[RAW RECORDS]:
◇ ◇ ◇ ◇ ◇
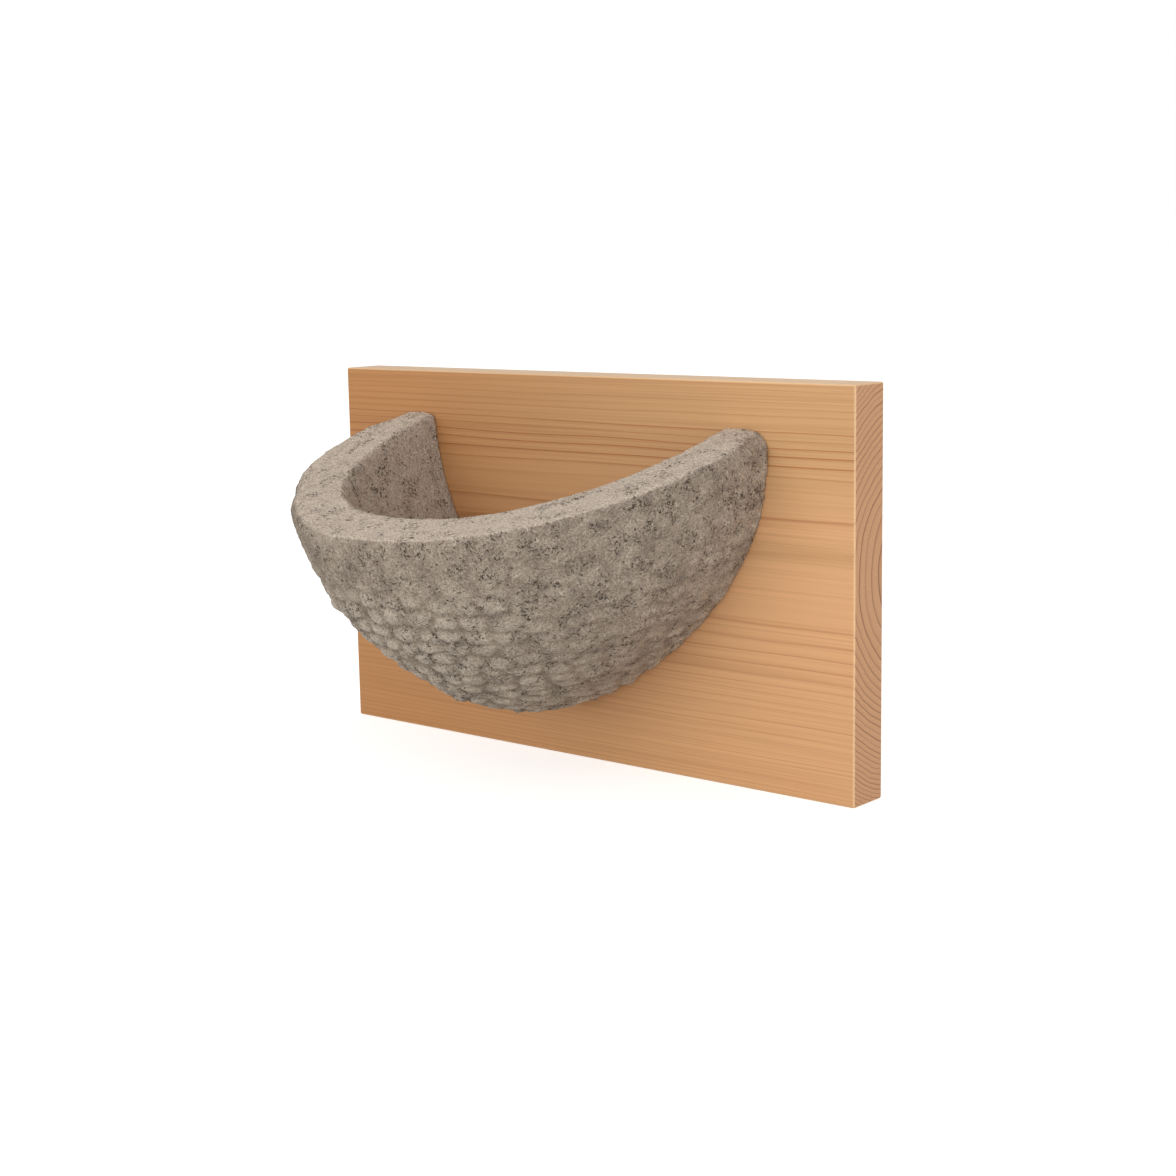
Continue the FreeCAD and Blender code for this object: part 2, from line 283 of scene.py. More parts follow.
@dataclass(frozen=True)
class CastWoodConcrete:
    """Wood-concrete, cast in a mould and smoothed off with a trowel at the rim.

    The eye gets a matt grey-brown crust of cement and fine chips: light flecks, dark open pores
    in clusters, dirty seams, pits and low places darkened with painted shade, a painted highlight
    on the pellets' tops, painted fill light in the hollow, and a paler, closed face where the
    trowel ran, with painted top light on it.
    """

    shade: str = "#887B6F"
    body: str = "#9D8F80"
    crust: str = "#AEA091"
    # Paler tone of the hollow: painted fill light that lifts the shade in it.
    inside_fill_light: str = "#B5A799"
    # Paler closed cement of the rim's face, with painted top light because it looks up.
    trowelled_and_top_lit: str = "#D3C2B0"
    pore: str = "#3E2F24"
    fleck: str = "#DACDBD"
    patch_size: float = 9.0 * MM
    speck_size: float = 0.75 * MM
    fleck_size: float = 1.5 * MM
    pore_size: float = 1.1 * MM
    cluster_size: float = 7.0 * MM
    crack_size: float = 5.0 * MM
    grit_depth: float = 0.6 * MM
    roughness: float = 0.93
    specular: float = 0.2
    # Shares of painted fill light in the hollow, of the painted highlight on the pellets' tops,
    # and of the rim's paler face with painted top light.
    inside_fill_light_share: float = 0.80
    crest_highlight_share: float = 0.60
    trowelled_and_top_lit_share: float = 0.80

    def material(self) -> bpy.types.Material:
        """Build the material.

        Returns:
            The finished material.
        """
        material, surface = new_material("wood_concrete_cast", {
            "Roughness": self.roughness, "Specular IOR Level": self.specular})
        tree = material.node_tree
        place = add_node(tree, "TexCoord", output="Object")
        specks = add_node(tree, "TexNoise", {"Vector": place},
                          {"Scale": 1 / self.speck_size, "Detail": 2.0, "Roughness": 0.7})
        spread = add_node(tree, "MapRange", {"Value": specks},
                          {"From Min": 0.30, "From Max": 0.70, "To Min": 0.62, "To Max": 1.36})
        colour = add_node(tree, "Mix", {BELOW: self.cement(tree, place), ABOVE: spread},
                          {SHARE: 1.0}, data_type="RGBA", blend_type="MULTIPLY")
        chips = add_node(tree, "TexNoise", {"Vector": place},
                         {"Scale": 1 / self.fleck_size, "Detail": 2.0, "Distortion": 1.2})
        light = add_node(tree, "MapRange", {"Value": chips},
                         {"From Min": 0.60, "From Max": 0.72, "To Max": 0.55})
        pores = self.pores(tree, place)
        # Seams, pits and low places, dirty and darkened by painted shade, go towards the pore
        # colour.
        dirt_and_shade = add_node(tree, "Attribute", output="Fac", attribute_name=Mark.DIRT.value)
        for share, tone in ((light, self.fleck), (pores, self.pore), (dirt_and_shade, self.pore)):
            colour = add_node(tree, "Mix", {SHARE: share, BELOW: colour},
                              {ABOVE: linear(tone)}, data_type="RGBA")
        tree.links.new(colour, surface.inputs["Base Color"])
        raised = add_node(tree, "Math", {0: specks, 1: chips}, operation="ADD")
        relief = add_node(tree, "Math", {0: raised, 1: pores}, operation="SUBTRACT")
        bump = add_node(tree, "Bump", {"Height": relief},
                        {"Strength": 1.0, "Distance": self.grit_depth})
        tree.links.new(bump, surface.inputs["Normal"])
        return material

    def cement(self, tree: Tree, place: Socket) -> Socket:
        """Lay the broad tones: the outside, painted fill light in the hollow, a painted highlight
        on the pellets' tops, and the rim's paler face with painted top light.

        Args:
            tree: the material's tree.
            place: object coordinates.

        Returns:
            The colour.
        """
        patches = add_node(tree, "TexNoise", {"Vector": place},
                           {"Scale": 1 / self.patch_size, "Detail": 4.0, "Roughness": 0.65})
        colour = ramp_stops(add_node(tree, "ValToRGB", {"Fac": patches}),
                            ((0.32, self.shade), (0.50, self.body), (0.68, self.crust)))
        # The hollow gets painted fill light, the pellets' tops a painted highlight in the fleck
        # colour, and the rim's face its paler cement with painted top light.
        for mark, tone, share in ((Mark.INSIDE, self.inside_fill_light, self.inside_fill_light_share),
                                  (Mark.CREST, self.fleck, self.crest_highlight_share),
                                  (Mark.TROWELLED, self.trowelled_and_top_lit, self.trowelled_and_top_lit_share)):
            where = add_node(tree, "Attribute", output="Fac", attribute_name=mark.value)
            amount = add_node(tree, "Math", {0: where}, {1: share}, operation="MULTIPLY")
            colour = add_node(tree, "Mix", {SHARE: amount, BELOW: colour}, {ABOVE: linear(tone)},
                              data_type="RGBA")
        return colour

    def pores(self, tree: Tree, place: Socket) -> Socket:
        """Scatter open pores in clusters, with crumbly cracks where they are closest.

        Args:
            tree: the material's tree.
            place: object coordinates.

        Returns:
            A share that is highest in a pore or crack.
        """
        holes = add_node(tree, "TexNoise", {"Vector": place},
                         {"Scale": 1 / self.pore_size, "Detail": 2.0, "Roughness": 0.6,
                          "Distortion": 0.8})
        clusters = add_node(tree, "TexNoise", {"Vector": place},
                            {"Scale": 1 / self.cluster_size, "Detail": 2.0})
        limit = add_node(tree, "MapRange", {"Value": clusters},
                         {"From Min": 0.35, "From Max": 0.65, "To Min": 0.30, "To Max": 0.43})
        below = add_node(tree, "Math", {0: limit, 1: holes}, operation="SUBTRACT")
        open_pores = add_node(tree, "MapRange", {"Value": below},
                              {"From Min": 0.0, "From Max": 0.05, "To Max": 0.85})
        # A crack runs where unscaled noise crosses 0.
        crumbs = add_node(tree, "TexNoise", {"Vector": place},
                          {"Scale": 1 / self.crack_size, "Detail": 4.0, "Roughness": 0.7,
                           "Distortion": 0.6}, normalize=False)
        beside = add_node(tree, "Math", {0: crumbs}, operation="ABSOLUTE")
        cracks = add_node(tree, "MapRange", {"Value": beside},
                          {"From Min": 0.045, "From Max": 0.015, "To Max": 0.8})
        loose = add_node(tree, "MapRange", {"Value": clusters},
                         {"From Min": 0.52, "From Max": 0.66})
        cracked = add_node(tree, "Math", {0: cracks, 1: loose}, operation="MULTIPLY")
        return add_node(tree, "Math", {0: open_pores, 1: cracked}, operation="MAXIMUM")


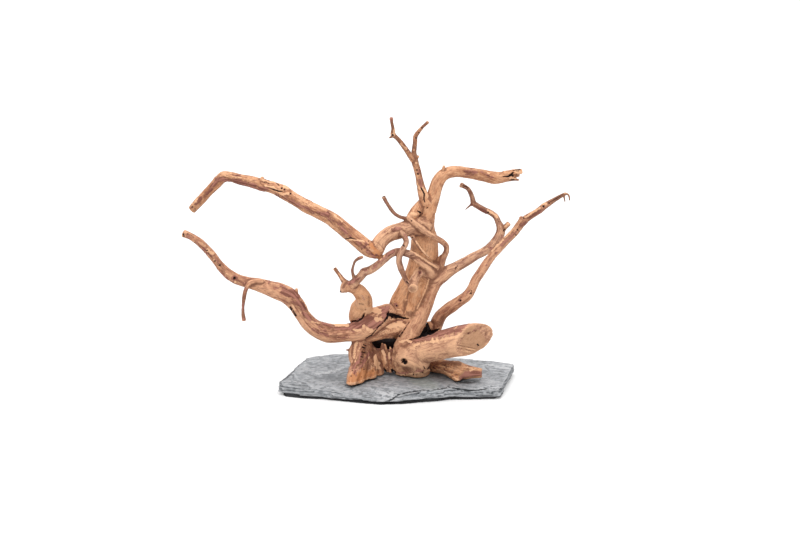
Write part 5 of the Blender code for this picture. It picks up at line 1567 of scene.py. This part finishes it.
@dataclass
class SlateBase:
    """The slate: a flat underside, split sides in thin layers and a cleft top.

    Each of the steps is a place that it passes, the way it faces and its drop. Each
    row of the edge is the top's corner, the underside's corner and the edge's height.
    """

    sheet: Sheet
    thick: float = 13.0
    around: int = 620
    rings_up: int = 21
    rings_in: int = 110
    middle: tuple[float, float] = (2.0, 0.0)
    undercut: float = 3.2
    tuck_depth: float = 4.2
    tuck_slope: float = 0.8
    gap_size: float = 18.0
    gap_spread: float = 0.5
    side_seed: int = 21
    side_squash: float = 6.0
    side_bulge: float = 0.004
    side_wear: tuple[NoiseLayer, ...] = (
        NoiseLayer(0.7, 0.0, (9.0, 9.0, 9.0)), NoiseLayer(0.6, 80.0, (3.5, 3.5, 12.0)),
    )
    side_ledges: NoiseLayer = NoiseLayer(1.0, 40.0, (16.0, 16.0, 7.0))
    ledge_depth: float = 0.5
    wear_limits: tuple[float, float] = (-1.4, 0.5)
    rim_seed: int = 23
    rim_start: float = 0.94
    rim_width: float = 0.06
    rim_chips: float = 0.8
    rim_chip_size: float = 7.0
    slope_share: float = 0.30
    step_slope: float = 1.5
    wander: tuple[tuple[float, float], tuple[float, float]] = ((2.2, 0.09), (1.2, 0.23))
    top_seed: int = 25
    layer_height: float = 0.34
    layer_size: float = 34.0
    layer_count: float = 3.2
    layer_slope: float = 5.0
    layer_base: float = 2.0
    most_layers: float = 5.0
    root_patch: tuple[float, float, float, float] = (4, -2, 62.0, 44.0)
    root_patch_edge: tuple[float, float] = (0.8, 0.3)
    root_patch_height: float = 0.3
    grit_height: float = 0.16
    grit_size: float = 5.0
    grit_shift: float = 9.0
    marks_from: float = 1.0
    hollow_rounds: int = 5
    hollow_gain: float = 3.0
    side_gain: float = 1.2
    undercut_shadow_reach: float = 0.3
    steps: tuple[tuple[float, float, float, float], ...] = (
        (-40, -48, 252, 1.6), (-96, -14, 205, 1.1), (62, -44, 290, 1.2), (88, 30, 20, 0.8),
    )
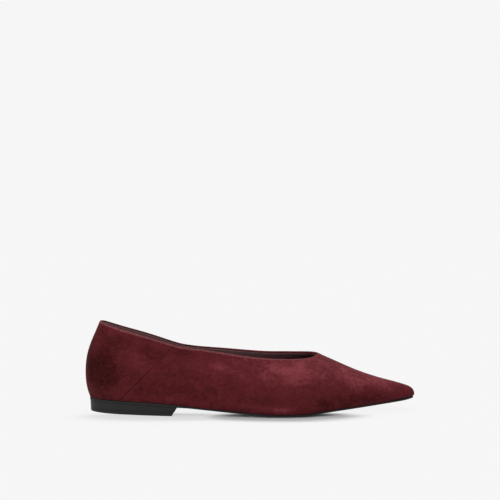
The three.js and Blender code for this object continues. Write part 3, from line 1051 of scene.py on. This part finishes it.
class StageOperator(bpy.types.Operator):
    """Make the floor, the light and the camera"""

    bl_idname = "flat.stage"
    bl_label = "Studio"

    def execute(self, context):
        scene = context.scene
        settings = scene.flat_studio
        scene.view_settings.view_transform = "Standard"
        self.lay_floor(scene, settings)
        self.light_world(scene, settings)
        self.hang_suns(scene)
        self.set_camera(scene, settings)
        return {"FINISHED"}

    def lay_floor(self, scene, settings):
        """A floor so wide that its far edge meets the backdrop."""
        bm = bmesh.new()
        bmesh.ops.create_grid(bm, x_segments=1, y_segments=1, size=settings.floor_size)
        mesh = bpy.data.meshes.new("studio_floor")
        bm.to_mesh(mesh)
        bm.free()
        mesh.materials.append(floor_material("studio_floor", settings))
        floor = bpy.data.objects.new("studio_floor", mesh)
        scene.collection.objects.link(floor)

    def light_world(self, scene, settings):
        """A white surround that lights the shoe, brighter overhead, behind a plain backdrop."""
        world = bpy.data.worlds.new("studio")
        scene.world = world
        world.use_nodes = True
        world.node_tree.nodes.clear()
        tree = Tree(world.node_tree)
        way = tree.add("ShaderNodeTexCoord").outputs["Generated"]
        rise = tree.add("ShaderNodeSeparateXYZ", {0: way}).outputs["Z"]
        sky = tree.ramp(rise, *SKY_RISE, *SKY_STRENGTH)
        facing = tree.add("ShaderNodeVectorMath", {0: way, 1: PANEL_WAY}, operation="DOT_PRODUCT")
        panel = tree.ramp(facing.outputs["Value"], *PANEL_EDGE, 0.0, PANEL_STRENGTH)
        strength = tree.maths("ADD", sky, panel)
        lit = tree.add("ShaderNodeBackground", {"Color": (1, 1, 1, 1), "Strength": strength})
        plain = tree.add("ShaderNodeBackground", {"Color": opaque(settings.backdrop)})
        seen = tree.add("ShaderNodeLightPath").outputs["Is Camera Ray"]
        both = tree.add("ShaderNodeMixShader", {0: seen, 1: lit.outputs[0], 2: plain.outputs[0]})
        tree.add("ShaderNodeOutputWorld", {"Surface": both.outputs[0]})

    def hang_suns(self, scene):
        """The suns, of which the one from behind throws the shadow forwards."""
        for name, turn, strength, spread in SUNS:
            light = bpy.data.lights.new(name, "SUN")
            light.energy = strength
            light.angle = math.radians(spread)
            lamp = bpy.data.objects.new(name, light)
            lamp.rotation_euler = [math.radians(value) for value in turn]
            scene.collection.objects.link(lamp)

    def set_camera(self, scene, settings):
        """A level camera at the shoe's outer side."""
        camera = bpy.data.cameras.new("camera")
        camera.lens = settings.lens
        camera.sensor_width = 36.0
        camera.clip_end = 200.0
        view = bpy.data.objects.new("camera", camera)
        view.location = (settings.camera_aside, -settings.camera_distance, settings.camera_height)
        view.rotation_euler = (math.radians(90), 0, 0)
        scene.collection.objects.link(view)
        scene.camera = view


class FlatPanel(bpy.types.Panel):
    """Lists the pieces of the ballet flat."""

    bl_idname = "VIEW3D_PT_flat"
    bl_label = "Ballet flat"
    bl_space_type = "VIEW_3D"
    bl_region_type = "UI"
    bl_category = "Ballet Flat"

    def draw(self, context):
        for operator in PIECES:
            self.layout.operator(operator.bl_idname)


PIECES = [
    UpperOperator,
    LiningOperator,
    SockOperator,
    OutsoleOperator,
    HeelOperator,
    StitchOperator,
    StageOperator,
]
SETTINGS = {
    "flat_suede": SuedeSettings,
    "flat_lining": LiningSettings,
    "flat_sole": SoleSettings,
    "flat_stitches": StitchSettings,
    "flat_studio": StudioSettings,
}


def register():
    for name, settings in SETTINGS.items():
        bpy.utils.register_class(settings)
        setattr(bpy.types.Scene, name, bpy.props.PointerProperty(type=settings))
    for operator in PIECES:
        bpy.utils.register_class(operator)
    bpy.utils.register_class(FlatPanel)


def unregister():
    bpy.utils.unregister_class(FlatPanel)
    for operator in reversed(PIECES):
        bpy.utils.unregister_class(operator)
    for name, settings in SETTINGS.items():
        delattr(bpy.types.Scene, name)
        bpy.utils.unregister_class(settings)


def main():
    register()
    bpy.ops.flat.upper()
    bpy.ops.flat.lining()
    bpy.ops.flat.sock()
    bpy.ops.flat.outsole()
    bpy.ops.flat.heel()
    bpy.ops.flat.stitches()
    bpy.ops.flat.stage()


if __name__ == "__main__":
    main()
◇ ◇ ◇ ◇ ◇
[SHORT PROBLEM]:
Identify each line in the records above containing the word "this"; copy those lines.

[WRITTEN ANSWER]:
Continue the FreeCAD and Blender code for this object: part 2, from line 283 of scene.py. More parts follow.
Write part 5 of the Blender code for this picture. It picks up at line 1567 of scene.py. This part finishes it.
The three.js and Blender code for this object continues. Write part 3, from line 1051 of scene.py on. This part finishes it.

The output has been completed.